* WORK TO COMPLETE: Within the material below, transcribe exactly the lines from the one holding "# The imported" through the one holding "depsgraph = bpy.context.evaluated_depsgraph_get()", keeping both ends and skipping the rest.

━━━━━━━━━━━━━━━━━━━━

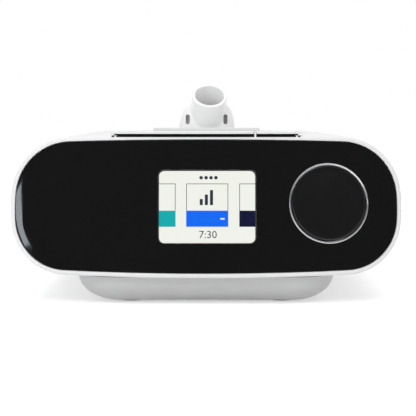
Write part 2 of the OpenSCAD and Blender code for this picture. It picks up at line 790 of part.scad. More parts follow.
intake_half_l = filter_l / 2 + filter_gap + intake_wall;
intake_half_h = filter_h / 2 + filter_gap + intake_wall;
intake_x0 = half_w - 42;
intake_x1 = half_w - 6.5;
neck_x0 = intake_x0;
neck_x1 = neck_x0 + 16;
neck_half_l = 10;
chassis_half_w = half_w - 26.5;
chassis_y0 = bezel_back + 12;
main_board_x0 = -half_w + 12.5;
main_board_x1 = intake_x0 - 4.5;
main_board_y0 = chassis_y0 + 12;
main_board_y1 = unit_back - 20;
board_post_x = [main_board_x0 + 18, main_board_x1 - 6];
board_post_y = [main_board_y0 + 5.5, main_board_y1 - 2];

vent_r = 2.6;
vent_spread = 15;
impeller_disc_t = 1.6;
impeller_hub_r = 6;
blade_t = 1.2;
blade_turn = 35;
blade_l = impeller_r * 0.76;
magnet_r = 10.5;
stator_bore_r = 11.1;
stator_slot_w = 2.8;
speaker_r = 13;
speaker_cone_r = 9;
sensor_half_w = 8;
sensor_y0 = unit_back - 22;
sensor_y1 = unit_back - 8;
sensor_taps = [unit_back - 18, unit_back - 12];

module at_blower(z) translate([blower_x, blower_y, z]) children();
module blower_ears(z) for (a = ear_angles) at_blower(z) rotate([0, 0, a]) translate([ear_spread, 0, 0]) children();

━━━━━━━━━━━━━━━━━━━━

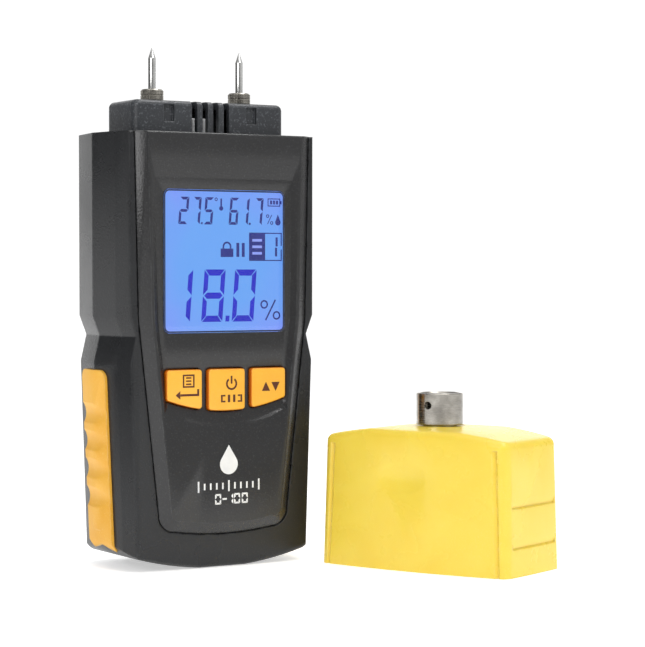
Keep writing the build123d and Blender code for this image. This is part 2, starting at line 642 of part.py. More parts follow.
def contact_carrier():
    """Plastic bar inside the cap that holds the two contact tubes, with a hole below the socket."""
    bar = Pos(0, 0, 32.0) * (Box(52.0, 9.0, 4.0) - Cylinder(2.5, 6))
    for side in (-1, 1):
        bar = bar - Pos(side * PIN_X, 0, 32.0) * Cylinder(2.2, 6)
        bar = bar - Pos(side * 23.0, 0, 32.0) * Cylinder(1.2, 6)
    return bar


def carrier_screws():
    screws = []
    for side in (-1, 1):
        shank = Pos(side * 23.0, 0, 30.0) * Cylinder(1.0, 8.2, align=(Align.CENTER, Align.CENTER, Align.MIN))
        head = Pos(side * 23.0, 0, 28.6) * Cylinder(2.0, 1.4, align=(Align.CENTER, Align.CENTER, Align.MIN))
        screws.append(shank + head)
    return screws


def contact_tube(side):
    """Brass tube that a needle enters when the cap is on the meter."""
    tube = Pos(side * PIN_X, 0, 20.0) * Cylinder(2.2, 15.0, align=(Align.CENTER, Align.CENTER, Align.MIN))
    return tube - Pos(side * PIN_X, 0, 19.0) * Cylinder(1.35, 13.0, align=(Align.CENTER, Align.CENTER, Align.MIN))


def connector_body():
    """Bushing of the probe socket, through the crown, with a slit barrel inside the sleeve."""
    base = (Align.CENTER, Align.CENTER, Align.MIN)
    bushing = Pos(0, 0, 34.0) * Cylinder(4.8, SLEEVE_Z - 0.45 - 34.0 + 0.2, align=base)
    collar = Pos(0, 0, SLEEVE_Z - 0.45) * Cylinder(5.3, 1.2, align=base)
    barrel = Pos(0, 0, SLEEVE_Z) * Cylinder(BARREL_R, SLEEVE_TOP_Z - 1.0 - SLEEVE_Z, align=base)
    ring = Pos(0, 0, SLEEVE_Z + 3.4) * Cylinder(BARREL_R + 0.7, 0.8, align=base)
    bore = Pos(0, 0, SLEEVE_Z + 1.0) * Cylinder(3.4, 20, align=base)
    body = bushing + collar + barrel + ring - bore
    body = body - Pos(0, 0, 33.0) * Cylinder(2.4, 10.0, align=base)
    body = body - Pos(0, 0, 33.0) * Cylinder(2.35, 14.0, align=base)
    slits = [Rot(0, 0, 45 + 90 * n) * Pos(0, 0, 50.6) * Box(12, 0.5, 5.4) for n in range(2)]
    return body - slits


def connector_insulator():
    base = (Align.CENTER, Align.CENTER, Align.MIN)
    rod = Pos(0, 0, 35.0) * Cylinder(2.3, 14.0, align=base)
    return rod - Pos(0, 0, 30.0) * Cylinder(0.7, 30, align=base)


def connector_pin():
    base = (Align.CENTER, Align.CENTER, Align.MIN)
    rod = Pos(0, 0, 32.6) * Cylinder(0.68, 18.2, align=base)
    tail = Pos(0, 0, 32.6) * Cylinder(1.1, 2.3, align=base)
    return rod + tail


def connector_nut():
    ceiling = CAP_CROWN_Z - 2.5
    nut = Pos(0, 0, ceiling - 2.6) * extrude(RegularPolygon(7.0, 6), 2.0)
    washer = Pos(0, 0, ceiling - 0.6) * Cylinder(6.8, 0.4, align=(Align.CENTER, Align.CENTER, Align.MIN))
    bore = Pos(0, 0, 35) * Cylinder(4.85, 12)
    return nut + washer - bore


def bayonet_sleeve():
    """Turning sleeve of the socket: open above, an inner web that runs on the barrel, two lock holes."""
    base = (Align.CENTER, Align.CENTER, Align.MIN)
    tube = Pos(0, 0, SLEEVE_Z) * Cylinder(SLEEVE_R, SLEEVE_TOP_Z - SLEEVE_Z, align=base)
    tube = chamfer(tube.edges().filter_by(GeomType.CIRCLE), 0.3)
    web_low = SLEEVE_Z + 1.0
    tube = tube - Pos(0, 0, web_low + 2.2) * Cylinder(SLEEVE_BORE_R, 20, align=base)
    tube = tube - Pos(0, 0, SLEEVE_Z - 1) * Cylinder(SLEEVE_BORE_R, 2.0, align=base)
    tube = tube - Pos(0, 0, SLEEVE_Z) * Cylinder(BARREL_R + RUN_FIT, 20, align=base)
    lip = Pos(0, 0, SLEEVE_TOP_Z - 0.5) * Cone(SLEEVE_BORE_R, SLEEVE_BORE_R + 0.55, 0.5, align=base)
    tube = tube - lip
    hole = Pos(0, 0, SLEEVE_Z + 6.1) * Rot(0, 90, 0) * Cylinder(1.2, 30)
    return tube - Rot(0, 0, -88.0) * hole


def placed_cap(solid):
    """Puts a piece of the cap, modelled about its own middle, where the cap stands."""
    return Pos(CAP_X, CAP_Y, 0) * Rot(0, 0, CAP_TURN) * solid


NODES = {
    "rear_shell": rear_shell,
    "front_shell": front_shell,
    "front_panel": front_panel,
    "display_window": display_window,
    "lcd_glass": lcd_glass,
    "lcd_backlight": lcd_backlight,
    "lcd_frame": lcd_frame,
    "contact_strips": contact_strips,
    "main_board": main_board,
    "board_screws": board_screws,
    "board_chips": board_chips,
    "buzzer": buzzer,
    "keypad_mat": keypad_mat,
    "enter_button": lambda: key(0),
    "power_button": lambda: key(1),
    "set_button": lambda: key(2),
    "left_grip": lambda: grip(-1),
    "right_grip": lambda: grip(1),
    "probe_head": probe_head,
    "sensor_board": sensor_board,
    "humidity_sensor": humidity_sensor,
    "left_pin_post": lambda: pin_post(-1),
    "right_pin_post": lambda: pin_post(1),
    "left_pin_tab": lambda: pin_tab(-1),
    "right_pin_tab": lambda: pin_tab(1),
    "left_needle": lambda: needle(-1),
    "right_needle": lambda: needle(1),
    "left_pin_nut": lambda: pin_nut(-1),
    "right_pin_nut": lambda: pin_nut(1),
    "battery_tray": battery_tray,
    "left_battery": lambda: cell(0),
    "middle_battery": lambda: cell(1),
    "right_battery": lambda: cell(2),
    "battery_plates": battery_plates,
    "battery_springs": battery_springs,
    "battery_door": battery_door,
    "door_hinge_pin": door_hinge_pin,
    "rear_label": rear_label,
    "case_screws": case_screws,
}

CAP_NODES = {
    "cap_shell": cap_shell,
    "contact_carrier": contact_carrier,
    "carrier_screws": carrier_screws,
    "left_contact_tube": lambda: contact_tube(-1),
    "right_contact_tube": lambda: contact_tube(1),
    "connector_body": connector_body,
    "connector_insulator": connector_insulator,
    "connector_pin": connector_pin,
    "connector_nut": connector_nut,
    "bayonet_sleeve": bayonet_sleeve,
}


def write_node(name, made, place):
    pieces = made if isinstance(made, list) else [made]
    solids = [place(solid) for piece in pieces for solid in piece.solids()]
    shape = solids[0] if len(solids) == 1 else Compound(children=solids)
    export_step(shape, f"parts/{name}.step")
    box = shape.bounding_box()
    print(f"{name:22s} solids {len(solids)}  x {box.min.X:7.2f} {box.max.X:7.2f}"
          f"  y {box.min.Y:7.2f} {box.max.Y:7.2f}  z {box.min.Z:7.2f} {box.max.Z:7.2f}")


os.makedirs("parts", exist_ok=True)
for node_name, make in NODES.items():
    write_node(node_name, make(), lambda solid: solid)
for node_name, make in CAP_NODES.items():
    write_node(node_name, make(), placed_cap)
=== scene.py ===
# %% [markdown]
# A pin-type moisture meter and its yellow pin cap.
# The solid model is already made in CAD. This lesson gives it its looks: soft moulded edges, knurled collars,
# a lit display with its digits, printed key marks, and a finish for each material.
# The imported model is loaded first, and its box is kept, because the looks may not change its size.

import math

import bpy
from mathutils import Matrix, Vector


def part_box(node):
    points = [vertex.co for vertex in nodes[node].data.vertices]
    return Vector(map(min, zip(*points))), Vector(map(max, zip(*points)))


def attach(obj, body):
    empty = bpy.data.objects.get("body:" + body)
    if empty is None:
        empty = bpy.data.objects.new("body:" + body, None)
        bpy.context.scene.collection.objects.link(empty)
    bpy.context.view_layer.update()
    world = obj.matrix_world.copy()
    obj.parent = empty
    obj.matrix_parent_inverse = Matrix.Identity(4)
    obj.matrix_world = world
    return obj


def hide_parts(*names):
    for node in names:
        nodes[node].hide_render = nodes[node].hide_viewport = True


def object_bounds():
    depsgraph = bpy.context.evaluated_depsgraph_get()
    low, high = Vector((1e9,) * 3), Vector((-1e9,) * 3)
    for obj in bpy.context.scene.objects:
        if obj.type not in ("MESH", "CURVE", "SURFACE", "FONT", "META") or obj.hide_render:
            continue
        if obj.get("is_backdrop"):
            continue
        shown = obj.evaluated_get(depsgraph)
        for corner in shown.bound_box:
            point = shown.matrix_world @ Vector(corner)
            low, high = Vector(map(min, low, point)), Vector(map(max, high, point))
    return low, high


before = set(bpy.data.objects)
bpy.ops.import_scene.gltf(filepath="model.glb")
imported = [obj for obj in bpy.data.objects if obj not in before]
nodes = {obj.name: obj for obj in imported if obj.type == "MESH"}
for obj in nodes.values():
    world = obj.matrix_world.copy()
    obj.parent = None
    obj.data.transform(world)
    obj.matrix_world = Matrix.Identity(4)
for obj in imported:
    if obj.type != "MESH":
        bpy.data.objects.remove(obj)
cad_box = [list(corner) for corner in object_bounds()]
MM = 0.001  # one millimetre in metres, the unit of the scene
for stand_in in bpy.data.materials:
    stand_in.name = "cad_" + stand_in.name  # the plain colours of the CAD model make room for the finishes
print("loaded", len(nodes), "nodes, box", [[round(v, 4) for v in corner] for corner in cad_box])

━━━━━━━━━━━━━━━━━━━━

* TASK RESPONSE:
# The imported model is loaded first, and its box is kept, because the looks may not change its size.

import math

import bpy
from mathutils import Matrix, Vector


def part_box(node):
    points = [vertex.co for vertex in nodes[node].data.vertices]
    return Vector(map(min, zip(*points))), Vector(map(max, zip(*points)))


def attach(obj, body):
    empty = bpy.data.objects.get("body:" + body)
    if empty is None:
        empty = bpy.data.objects.new("body:" + body, None)
        bpy.context.scene.collection.objects.link(empty)
    bpy.context.view_layer.update()
    world = obj.matrix_world.copy()
    obj.parent = empty
    obj.matrix_parent_inverse = Matrix.Identity(4)
    obj.matrix_world = world
    return obj


def hide_parts(*names):
    for node in names:
        nodes[node].hide_render = nodes[node].hide_viewport = True


def object_bounds():
    depsgraph = bpy.context.evaluated_depsgraph_get()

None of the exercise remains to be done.